→ STATED GOAL
Output exactly, please, the lines of the records below from the one containing "hide_parts(node)" through the final line.

→ DATASET
_____
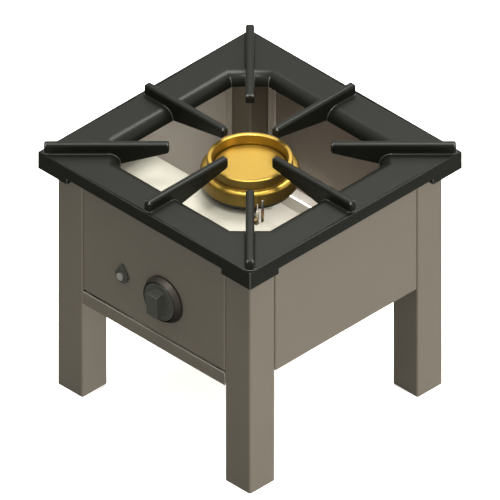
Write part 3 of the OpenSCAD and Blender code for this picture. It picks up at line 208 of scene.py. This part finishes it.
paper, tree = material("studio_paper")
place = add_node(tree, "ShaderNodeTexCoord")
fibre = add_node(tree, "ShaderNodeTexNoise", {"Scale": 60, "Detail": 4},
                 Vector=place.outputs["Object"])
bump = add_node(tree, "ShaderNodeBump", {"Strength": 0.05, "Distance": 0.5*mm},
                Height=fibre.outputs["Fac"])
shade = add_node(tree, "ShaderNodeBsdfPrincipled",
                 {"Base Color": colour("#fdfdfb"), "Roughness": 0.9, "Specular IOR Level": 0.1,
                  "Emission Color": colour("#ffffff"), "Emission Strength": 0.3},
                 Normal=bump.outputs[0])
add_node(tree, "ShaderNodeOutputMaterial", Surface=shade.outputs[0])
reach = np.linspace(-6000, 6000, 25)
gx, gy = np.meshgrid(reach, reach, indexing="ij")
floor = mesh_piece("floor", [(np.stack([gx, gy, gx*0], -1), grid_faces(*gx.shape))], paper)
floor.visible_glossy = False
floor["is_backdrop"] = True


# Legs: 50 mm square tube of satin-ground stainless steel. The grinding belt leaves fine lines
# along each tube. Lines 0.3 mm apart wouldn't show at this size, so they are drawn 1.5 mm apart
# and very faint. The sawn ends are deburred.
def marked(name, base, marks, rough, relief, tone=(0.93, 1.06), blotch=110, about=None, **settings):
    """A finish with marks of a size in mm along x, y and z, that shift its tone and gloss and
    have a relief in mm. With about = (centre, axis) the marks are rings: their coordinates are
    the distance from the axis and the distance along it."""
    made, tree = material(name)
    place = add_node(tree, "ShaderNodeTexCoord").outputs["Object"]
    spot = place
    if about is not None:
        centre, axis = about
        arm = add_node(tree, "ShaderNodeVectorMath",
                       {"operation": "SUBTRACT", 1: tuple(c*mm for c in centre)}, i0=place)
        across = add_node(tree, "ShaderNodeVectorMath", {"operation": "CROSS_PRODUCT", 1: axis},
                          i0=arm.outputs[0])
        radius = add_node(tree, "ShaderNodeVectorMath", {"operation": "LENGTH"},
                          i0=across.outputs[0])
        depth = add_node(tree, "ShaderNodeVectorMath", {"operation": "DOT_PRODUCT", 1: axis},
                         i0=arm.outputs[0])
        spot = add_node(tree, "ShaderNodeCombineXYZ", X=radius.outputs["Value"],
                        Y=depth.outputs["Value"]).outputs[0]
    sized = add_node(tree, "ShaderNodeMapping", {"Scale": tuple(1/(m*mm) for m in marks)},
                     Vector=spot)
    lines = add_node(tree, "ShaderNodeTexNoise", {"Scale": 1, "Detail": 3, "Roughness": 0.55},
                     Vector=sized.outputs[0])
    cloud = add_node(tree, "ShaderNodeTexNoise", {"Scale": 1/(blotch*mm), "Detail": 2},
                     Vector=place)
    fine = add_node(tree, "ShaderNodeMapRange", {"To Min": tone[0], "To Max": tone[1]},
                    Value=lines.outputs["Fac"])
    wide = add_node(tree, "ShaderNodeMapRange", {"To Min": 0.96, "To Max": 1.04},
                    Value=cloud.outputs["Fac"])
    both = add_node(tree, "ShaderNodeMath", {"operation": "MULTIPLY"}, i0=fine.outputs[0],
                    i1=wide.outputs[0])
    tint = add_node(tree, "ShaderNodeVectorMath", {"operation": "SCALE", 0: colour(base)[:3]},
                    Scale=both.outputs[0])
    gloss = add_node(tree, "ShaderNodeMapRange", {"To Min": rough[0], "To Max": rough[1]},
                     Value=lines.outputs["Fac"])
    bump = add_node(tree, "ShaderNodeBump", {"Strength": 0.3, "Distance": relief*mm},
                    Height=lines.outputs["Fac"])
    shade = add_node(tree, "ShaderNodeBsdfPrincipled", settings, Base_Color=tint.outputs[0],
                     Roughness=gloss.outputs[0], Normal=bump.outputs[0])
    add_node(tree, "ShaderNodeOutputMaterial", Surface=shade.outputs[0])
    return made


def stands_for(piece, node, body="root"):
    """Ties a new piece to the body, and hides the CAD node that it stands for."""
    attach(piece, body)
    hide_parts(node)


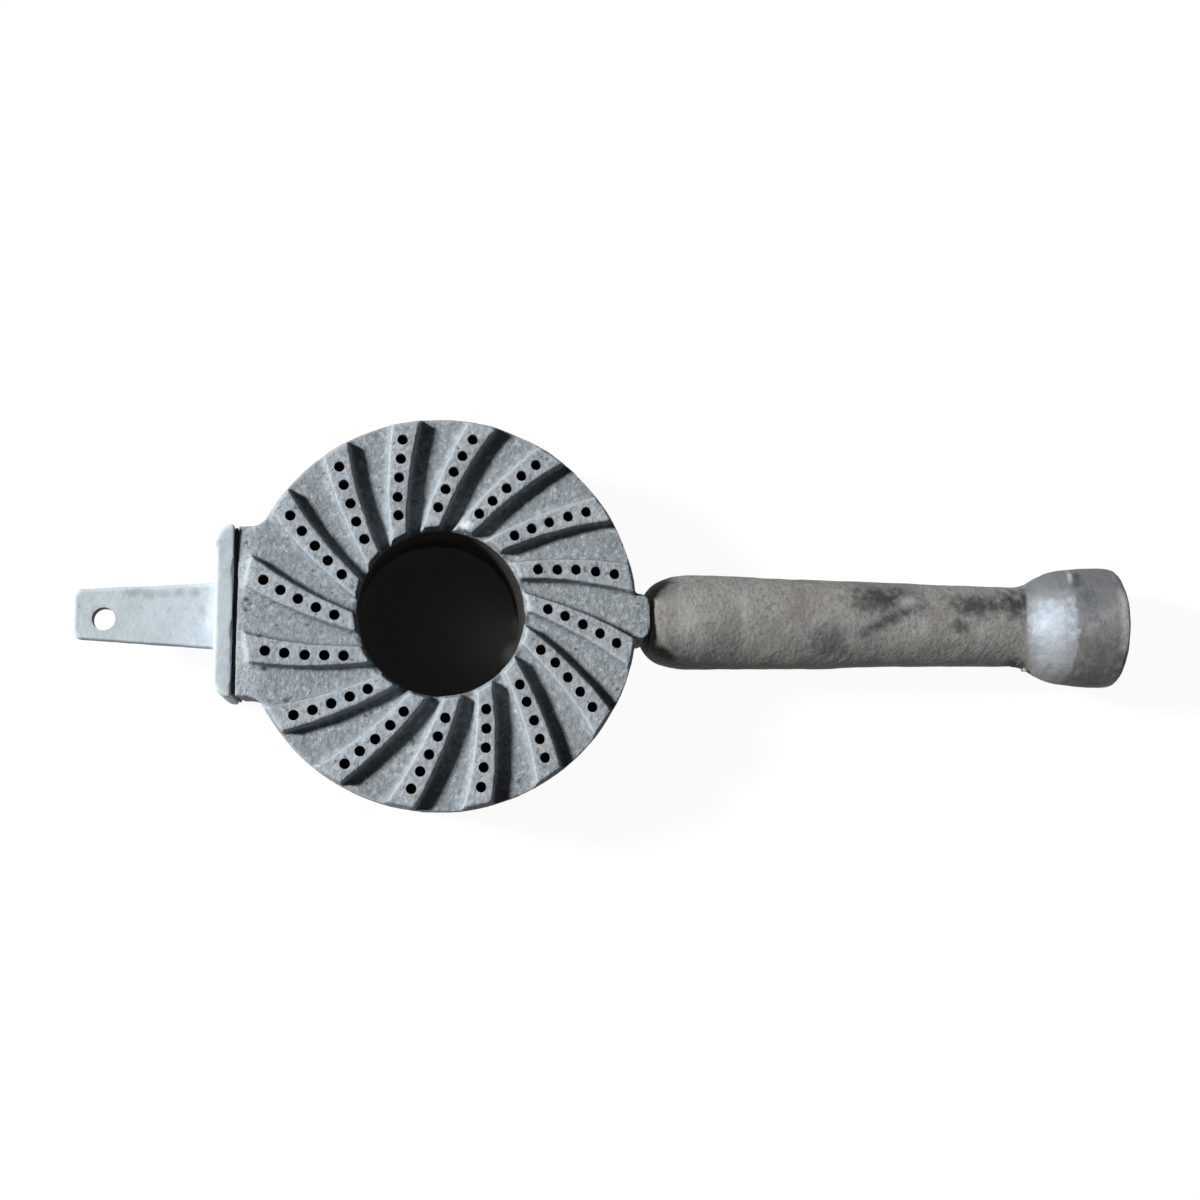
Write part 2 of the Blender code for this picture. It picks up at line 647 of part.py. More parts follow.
_____
→ ANSWER BELOW
    hide_parts(node)


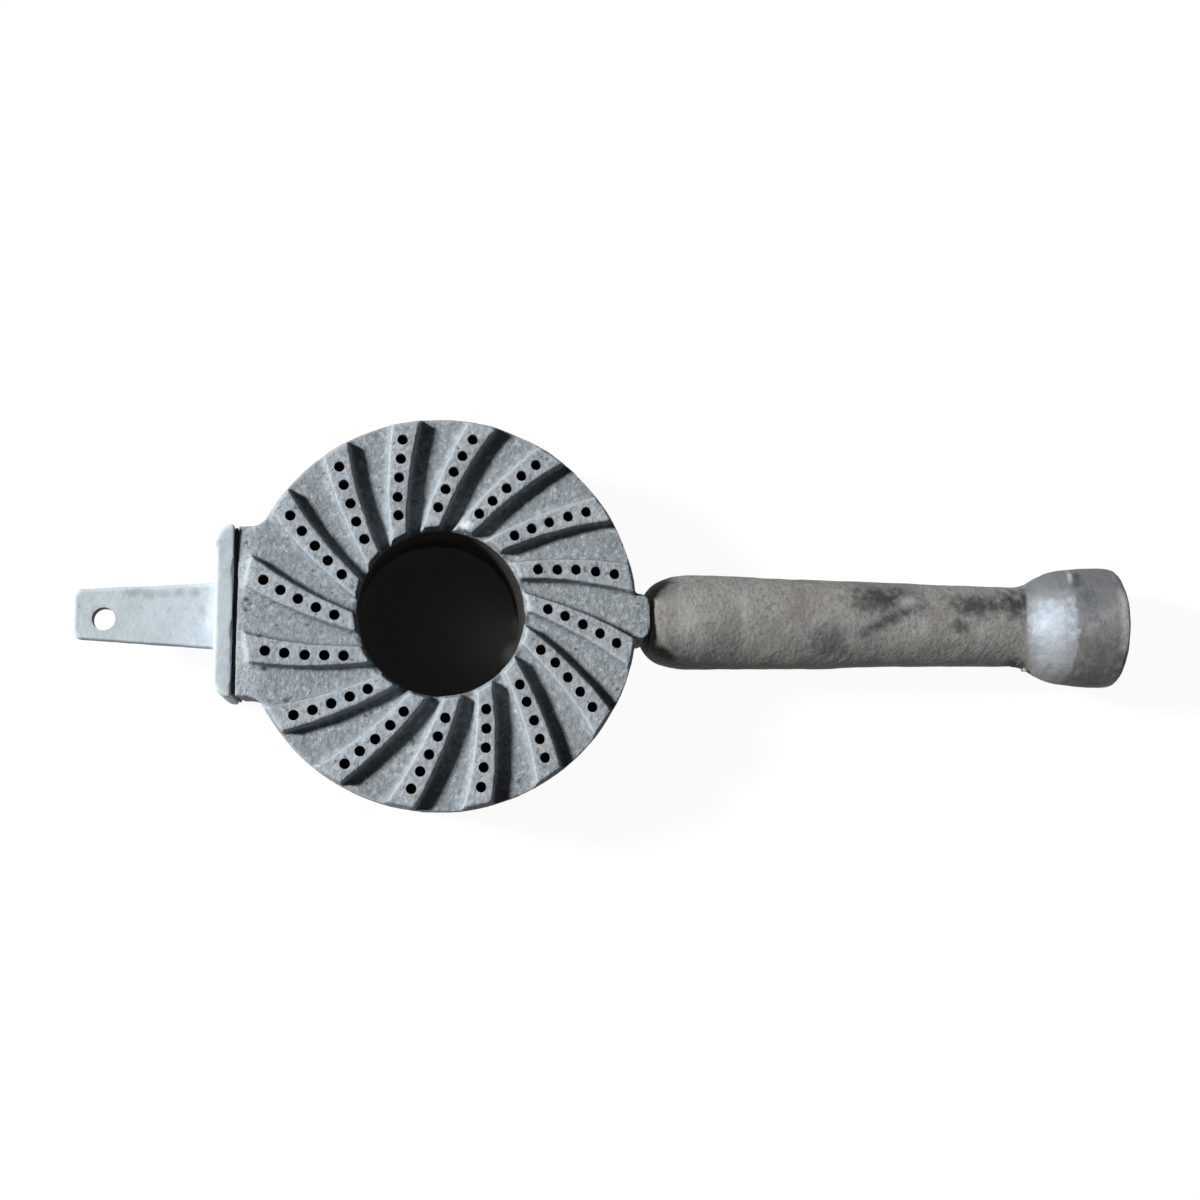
Write part 2 of the Blender code for this picture. It picks up at line 647 of part.py. More parts follow.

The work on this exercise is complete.